The Sioux people functioned out of necessity, and after surviving many yearly cycles, they became efficient with their sustainable practices. They sustained themselves wholly from the bounty of the plains (Chronicle Books 24). There was obviously environmental impact involved with their way of living, but it was inevitable for survival. The hunter-gatherer society, in their eyes, was a factual piece of nature, and they seemingly attempted to remain in as natural of a balance with their environment as possible.
The Sioux people had been in contact with the Spanish (they introduced
the horse to them), which was an event that helped simplify their frequent
traveling. Later, their contact with the white man embarked several years
of chaos, violence, and confusion. Eventually, the Minnesota land on which
the Upper Bands of the Sioux (the Sisseton and Wapeton) had been living
off of was forced to be ceded to the United States government as a result
of a treaty signed at Traverse des Sioux (Letterman 201). European ideology,
along with its Western agricultural practices, filtered its way into the
area. The land and resources, which were so integral to the native people's
identity and pure survival, began being exploited for commercial purposes,
and the balance between humans and the land was forever changed.
Works Cited
DeMallie, Raymond J., and Douglas R. Parks. Sioux Indian Religion. Norman: University of Oklahoma Press, 1987.

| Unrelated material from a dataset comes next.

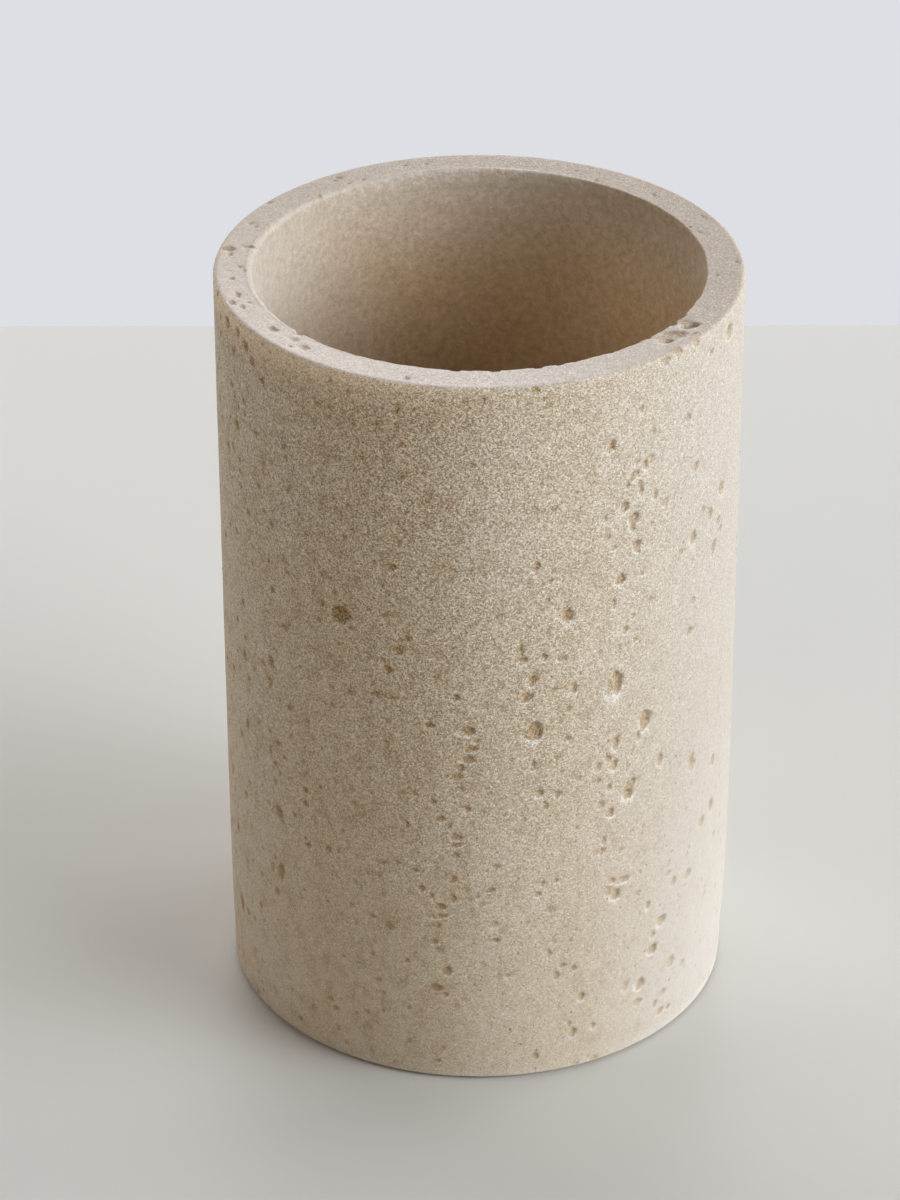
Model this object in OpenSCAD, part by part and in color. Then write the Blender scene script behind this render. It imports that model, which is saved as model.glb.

Hurt, R. Douglas. Indian Agriculture in America: Prehistory to the Present. Lawrence: University Press of Kansas; 1987.
Hassrick, Royal B. The Sioux: Life and Customs of a Warrior Society. Norman: University of Oklahoma Press, 1964.
Lakota: Seeking the Great Spirit (Native American Wisdom). San Francisco: Chronicle Books, 1994.
Letterman, Edward J. From Whole Log to No Log. Minneapolis: Dillon Press, 1969.